- [Given exercise]: Provide an exact reproduction of every entry.

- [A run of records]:
►

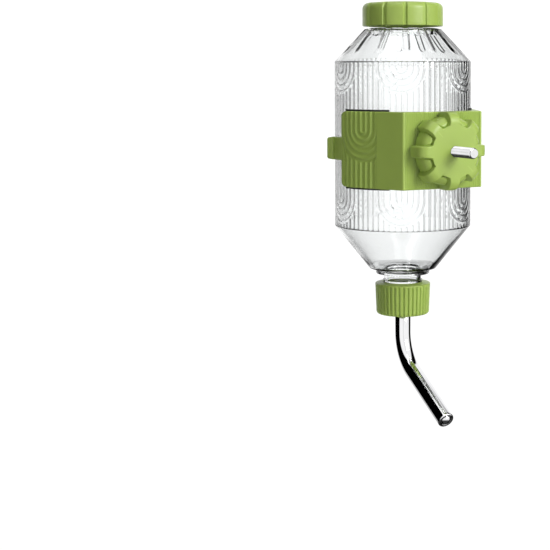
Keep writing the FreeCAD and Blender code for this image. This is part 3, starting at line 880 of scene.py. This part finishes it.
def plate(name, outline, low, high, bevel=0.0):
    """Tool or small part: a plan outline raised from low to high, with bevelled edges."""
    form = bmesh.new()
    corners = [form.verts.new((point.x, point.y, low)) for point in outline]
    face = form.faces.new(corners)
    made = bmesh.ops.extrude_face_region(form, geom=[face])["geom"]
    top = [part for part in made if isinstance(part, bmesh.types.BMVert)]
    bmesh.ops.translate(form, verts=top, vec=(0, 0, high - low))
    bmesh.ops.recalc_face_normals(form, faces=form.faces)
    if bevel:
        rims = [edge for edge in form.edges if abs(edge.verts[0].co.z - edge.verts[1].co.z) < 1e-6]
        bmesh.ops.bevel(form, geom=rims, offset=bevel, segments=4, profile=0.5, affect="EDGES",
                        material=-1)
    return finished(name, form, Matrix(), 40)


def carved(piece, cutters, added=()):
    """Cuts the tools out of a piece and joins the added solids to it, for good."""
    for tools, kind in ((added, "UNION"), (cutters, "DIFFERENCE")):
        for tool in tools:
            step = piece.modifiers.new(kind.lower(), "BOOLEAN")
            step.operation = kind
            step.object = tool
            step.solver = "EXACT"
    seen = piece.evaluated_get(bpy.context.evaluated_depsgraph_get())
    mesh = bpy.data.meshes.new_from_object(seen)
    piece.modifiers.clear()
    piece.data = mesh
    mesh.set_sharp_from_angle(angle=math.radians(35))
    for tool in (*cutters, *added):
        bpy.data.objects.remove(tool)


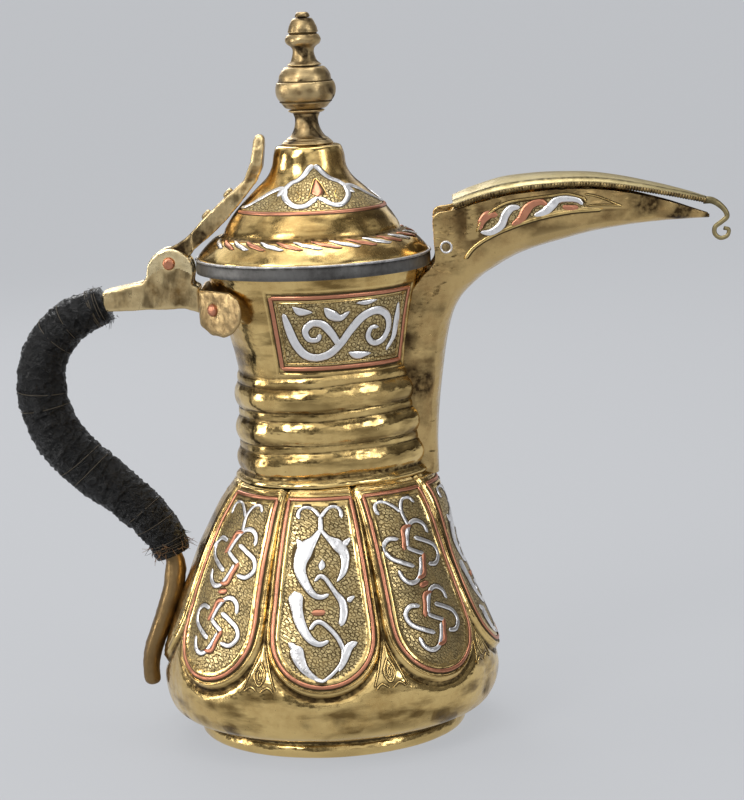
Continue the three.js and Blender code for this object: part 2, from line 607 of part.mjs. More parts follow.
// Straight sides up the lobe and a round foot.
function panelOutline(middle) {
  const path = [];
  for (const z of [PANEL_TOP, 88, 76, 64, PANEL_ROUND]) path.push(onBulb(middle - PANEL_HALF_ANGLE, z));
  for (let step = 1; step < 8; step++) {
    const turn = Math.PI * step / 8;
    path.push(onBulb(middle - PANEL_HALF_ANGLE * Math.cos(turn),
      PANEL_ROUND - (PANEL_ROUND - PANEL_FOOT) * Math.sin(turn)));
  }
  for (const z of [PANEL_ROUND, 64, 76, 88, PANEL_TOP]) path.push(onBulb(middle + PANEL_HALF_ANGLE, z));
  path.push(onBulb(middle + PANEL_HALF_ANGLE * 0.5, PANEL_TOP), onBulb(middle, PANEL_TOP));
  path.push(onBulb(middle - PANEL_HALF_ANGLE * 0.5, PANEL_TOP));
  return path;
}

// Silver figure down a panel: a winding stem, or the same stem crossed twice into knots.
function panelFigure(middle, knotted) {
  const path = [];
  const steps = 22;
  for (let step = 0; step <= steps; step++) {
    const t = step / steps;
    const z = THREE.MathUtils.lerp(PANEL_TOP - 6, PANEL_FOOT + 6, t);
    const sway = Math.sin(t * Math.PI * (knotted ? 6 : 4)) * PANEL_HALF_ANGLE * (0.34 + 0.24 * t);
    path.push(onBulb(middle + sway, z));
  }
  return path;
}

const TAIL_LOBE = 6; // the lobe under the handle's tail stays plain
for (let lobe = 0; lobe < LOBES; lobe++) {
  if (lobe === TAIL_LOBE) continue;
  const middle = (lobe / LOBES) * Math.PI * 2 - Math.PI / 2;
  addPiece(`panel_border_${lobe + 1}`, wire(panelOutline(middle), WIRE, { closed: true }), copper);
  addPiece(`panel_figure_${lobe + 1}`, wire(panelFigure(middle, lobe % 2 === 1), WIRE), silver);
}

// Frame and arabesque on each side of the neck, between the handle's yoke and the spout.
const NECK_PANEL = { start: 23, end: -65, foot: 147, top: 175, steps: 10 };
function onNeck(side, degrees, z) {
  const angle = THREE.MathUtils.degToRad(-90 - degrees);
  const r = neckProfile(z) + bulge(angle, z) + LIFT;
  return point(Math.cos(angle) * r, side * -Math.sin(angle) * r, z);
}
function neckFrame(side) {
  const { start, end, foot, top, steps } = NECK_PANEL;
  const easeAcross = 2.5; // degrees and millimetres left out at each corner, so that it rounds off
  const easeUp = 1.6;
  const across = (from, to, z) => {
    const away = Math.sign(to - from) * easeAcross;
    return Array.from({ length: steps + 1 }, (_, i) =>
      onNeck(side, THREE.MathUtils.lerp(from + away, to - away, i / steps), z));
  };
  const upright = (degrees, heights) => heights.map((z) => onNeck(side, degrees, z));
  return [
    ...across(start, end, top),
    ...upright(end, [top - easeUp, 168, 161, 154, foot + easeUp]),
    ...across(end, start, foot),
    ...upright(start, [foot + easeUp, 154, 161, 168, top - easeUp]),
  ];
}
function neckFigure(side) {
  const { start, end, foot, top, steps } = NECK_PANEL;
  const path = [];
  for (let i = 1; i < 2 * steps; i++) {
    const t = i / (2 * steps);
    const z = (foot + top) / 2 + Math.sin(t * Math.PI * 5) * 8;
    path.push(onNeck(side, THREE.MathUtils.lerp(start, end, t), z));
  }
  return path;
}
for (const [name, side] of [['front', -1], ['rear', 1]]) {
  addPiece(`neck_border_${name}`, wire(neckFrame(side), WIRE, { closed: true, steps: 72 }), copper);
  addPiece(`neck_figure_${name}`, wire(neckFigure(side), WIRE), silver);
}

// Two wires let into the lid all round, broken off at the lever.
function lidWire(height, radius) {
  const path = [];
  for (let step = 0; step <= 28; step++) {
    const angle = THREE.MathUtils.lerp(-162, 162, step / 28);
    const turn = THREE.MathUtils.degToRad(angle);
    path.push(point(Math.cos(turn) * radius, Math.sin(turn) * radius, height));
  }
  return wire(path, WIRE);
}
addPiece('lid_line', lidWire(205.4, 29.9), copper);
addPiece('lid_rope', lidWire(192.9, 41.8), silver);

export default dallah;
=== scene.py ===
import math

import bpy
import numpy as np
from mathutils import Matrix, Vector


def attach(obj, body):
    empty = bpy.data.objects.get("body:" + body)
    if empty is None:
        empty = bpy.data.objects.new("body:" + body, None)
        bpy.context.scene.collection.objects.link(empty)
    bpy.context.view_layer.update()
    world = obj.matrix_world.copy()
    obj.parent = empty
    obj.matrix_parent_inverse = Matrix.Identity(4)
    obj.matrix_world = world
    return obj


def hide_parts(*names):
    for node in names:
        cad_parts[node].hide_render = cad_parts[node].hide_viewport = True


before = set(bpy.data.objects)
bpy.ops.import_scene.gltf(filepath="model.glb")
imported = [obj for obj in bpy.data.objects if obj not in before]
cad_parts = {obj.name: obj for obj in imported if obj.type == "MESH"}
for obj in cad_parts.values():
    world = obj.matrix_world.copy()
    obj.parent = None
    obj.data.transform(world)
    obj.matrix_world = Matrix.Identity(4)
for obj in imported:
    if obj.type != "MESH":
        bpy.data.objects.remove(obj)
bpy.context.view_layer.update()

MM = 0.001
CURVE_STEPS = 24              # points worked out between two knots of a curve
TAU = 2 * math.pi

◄

- [Task result]:
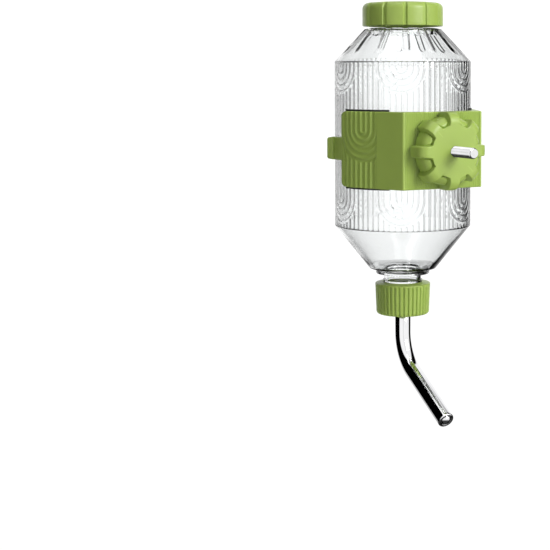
Keep writing the FreeCAD and Blender code for this image. This is part 3, starting at line 880 of scene.py. This part finishes it.
def plate(name, outline, low, high, bevel=0.0):
    """Tool or small part: a plan outline raised from low to high, with bevelled edges."""
    form = bmesh.new()
    corners = [form.verts.new((point.x, point.y, low)) for point in outline]
    face = form.faces.new(corners)
    made = bmesh.ops.extrude_face_region(form, geom=[face])["geom"]
    top = [part for part in made if isinstance(part, bmesh.types.BMVert)]
    bmesh.ops.translate(form, verts=top, vec=(0, 0, high - low))
    bmesh.ops.recalc_face_normals(form, faces=form.faces)
    if bevel:
        rims = [edge for edge in form.edges if abs(edge.verts[0].co.z - edge.verts[1].co.z) < 1e-6]
        bmesh.ops.bevel(form, geom=rims, offset=bevel, segments=4, profile=0.5, affect="EDGES",
                        material=-1)
    return finished(name, form, Matrix(), 40)


def carved(piece, cutters, added=()):
    """Cuts the tools out of a piece and joins the added solids to it, for good."""
    for tools, kind in ((added, "UNION"), (cutters, "DIFFERENCE")):
        for tool in tools:
            step = piece.modifiers.new(kind.lower(), "BOOLEAN")
            step.operation = kind
            step.object = tool
            step.solver = "EXACT"
    seen = piece.evaluated_get(bpy.context.evaluated_depsgraph_get())
    mesh = bpy.data.meshes.new_from_object(seen)
    piece.modifiers.clear()
    piece.data = mesh
    mesh.set_sharp_from_angle(angle=math.radians(35))
    for tool in (*cutters, *added):
        bpy.data.objects.remove(tool)


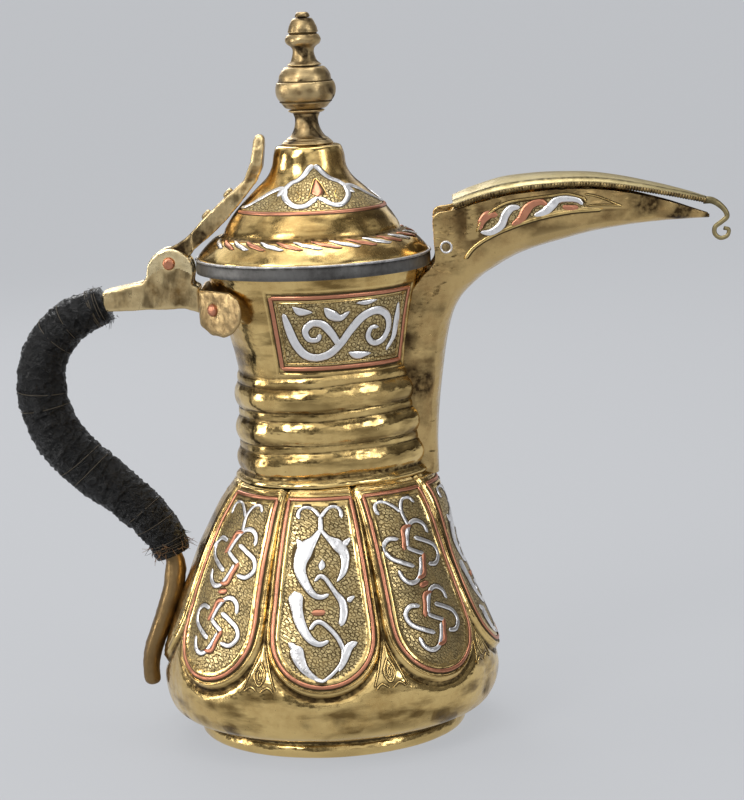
Continue the three.js and Blender code for this object: part 2, from line 607 of part.mjs. More parts follow.
// Straight sides up the lobe and a round foot.
function panelOutline(middle) {
  const path = [];
  for (const z of [PANEL_TOP, 88, 76, 64, PANEL_ROUND]) path.push(onBulb(middle - PANEL_HALF_ANGLE, z));
  for (let step = 1; step < 8; step++) {
    const turn = Math.PI * step / 8;
    path.push(onBulb(middle - PANEL_HALF_ANGLE * Math.cos(turn),
      PANEL_ROUND - (PANEL_ROUND - PANEL_FOOT) * Math.sin(turn)));
  }
  for (const z of [PANEL_ROUND, 64, 76, 88, PANEL_TOP]) path.push(onBulb(middle + PANEL_HALF_ANGLE, z));
  path.push(onBulb(middle + PANEL_HALF_ANGLE * 0.5, PANEL_TOP), onBulb(middle, PANEL_TOP));
  path.push(onBulb(middle - PANEL_HALF_ANGLE * 0.5, PANEL_TOP));
  return path;
}

// Silver figure down a panel: a winding stem, or the same stem crossed twice into knots.
function panelFigure(middle, knotted) {
  const path = [];
  const steps = 22;
  for (let step = 0; step <= steps; step++) {
    const t = step / steps;
    const z = THREE.MathUtils.lerp(PANEL_TOP - 6, PANEL_FOOT + 6, t);
    const sway = Math.sin(t * Math.PI * (knotted ? 6 : 4)) * PANEL_HALF_ANGLE * (0.34 + 0.24 * t);
    path.push(onBulb(middle + sway, z));
  }
  return path;
}

const TAIL_LOBE = 6; // the lobe under the handle's tail stays plain
for (let lobe = 0; lobe < LOBES; lobe++) {
  if (lobe === TAIL_LOBE) continue;
  const middle = (lobe / LOBES) * Math.PI * 2 - Math.PI / 2;
  addPiece(`panel_border_${lobe + 1}`, wire(panelOutline(middle), WIRE, { closed: true }), copper);
  addPiece(`panel_figure_${lobe + 1}`, wire(panelFigure(middle, lobe % 2 === 1), WIRE), silver);
}

// Frame and arabesque on each side of the neck, between the handle's yoke and the spout.
const NECK_PANEL = { start: 23, end: -65, foot: 147, top: 175, steps: 10 };
function onNeck(side, degrees, z) {
  const angle = THREE.MathUtils.degToRad(-90 - degrees);
  const r = neckProfile(z) + bulge(angle, z) + LIFT;
  return point(Math.cos(angle) * r, side * -Math.sin(angle) * r, z);
}
function neckFrame(side) {
  const { start, end, foot, top, steps } = NECK_PANEL;
  const easeAcross = 2.5; // degrees and millimetres left out at each corner, so that it rounds off
  const easeUp = 1.6;
  const across = (from, to, z) => {
    const away = Math.sign(to - from) * easeAcross;
    return Array.from({ length: steps + 1 }, (_, i) =>
      onNeck(side, THREE.MathUtils.lerp(from + away, to - away, i / steps), z));
  };
  const upright = (degrees, heights) => heights.map((z) => onNeck(side, degrees, z));
  return [
    ...across(start, end, top),
    ...upright(end, [top - easeUp, 168, 161, 154, foot + easeUp]),
    ...across(end, start, foot),
    ...upright(start, [foot + easeUp, 154, 161, 168, top - easeUp]),
  ];
}
function neckFigure(side) {
  const { start, end, foot, top, steps } = NECK_PANEL;
  const path = [];
  for (let i = 1; i < 2 * steps; i++) {
    const t = i / (2 * steps);
    const z = (foot + top) / 2 + Math.sin(t * Math.PI * 5) * 8;
    path.push(onNeck(side, THREE.MathUtils.lerp(start, end, t), z));
  }
  return path;
}
for (const [name, side] of [['front', -1], ['rear', 1]]) {
  addPiece(`neck_border_${name}`, wire(neckFrame(side), WIRE, { closed: true, steps: 72 }), copper);
  addPiece(`neck_figure_${name}`, wire(neckFigure(side), WIRE), silver);
}

// Two wires let into the lid all round, broken off at the lever.
function lidWire(height, radius) {
  const path = [];
  for (let step = 0; step <= 28; step++) {
    const angle = THREE.MathUtils.lerp(-162, 162, step / 28);
    const turn = THREE.MathUtils.degToRad(angle);
    path.push(point(Math.cos(turn) * radius, Math.sin(turn) * radius, height));
  }
  return wire(path, WIRE);
}
addPiece('lid_line', lidWire(205.4, 29.9), copper);
addPiece('lid_rope', lidWire(192.9, 41.8), silver);

export default dallah;
=== scene.py ===
import math

import bpy
import numpy as np
from mathutils import Matrix, Vector


def attach(obj, body):
    empty = bpy.data.objects.get("body:" + body)
    if empty is None:
        empty = bpy.data.objects.new("body:" + body, None)
        bpy.context.scene.collection.objects.link(empty)
    bpy.context.view_layer.update()
    world = obj.matrix_world.copy()
    obj.parent = empty
    obj.matrix_parent_inverse = Matrix.Identity(4)
    obj.matrix_world = world
    return obj


def hide_parts(*names):
    for node in names:
        cad_parts[node].hide_render = cad_parts[node].hide_viewport = True


before = set(bpy.data.objects)
bpy.ops.import_scene.gltf(filepath="model.glb")
imported = [obj for obj in bpy.data.objects if obj not in before]
cad_parts = {obj.name: obj for obj in imported if obj.type == "MESH"}
for obj in cad_parts.values():
    world = obj.matrix_world.copy()
    obj.parent = None
    obj.data.transform(world)
    obj.matrix_world = Matrix.Identity(4)
for obj in imported:
    if obj.type != "MESH":
        bpy.data.objects.remove(obj)
bpy.context.view_layer.update()

MM = 0.001
CURVE_STEPS = 24              # points worked out between two knots of a curve
TAU = 2 * math.pi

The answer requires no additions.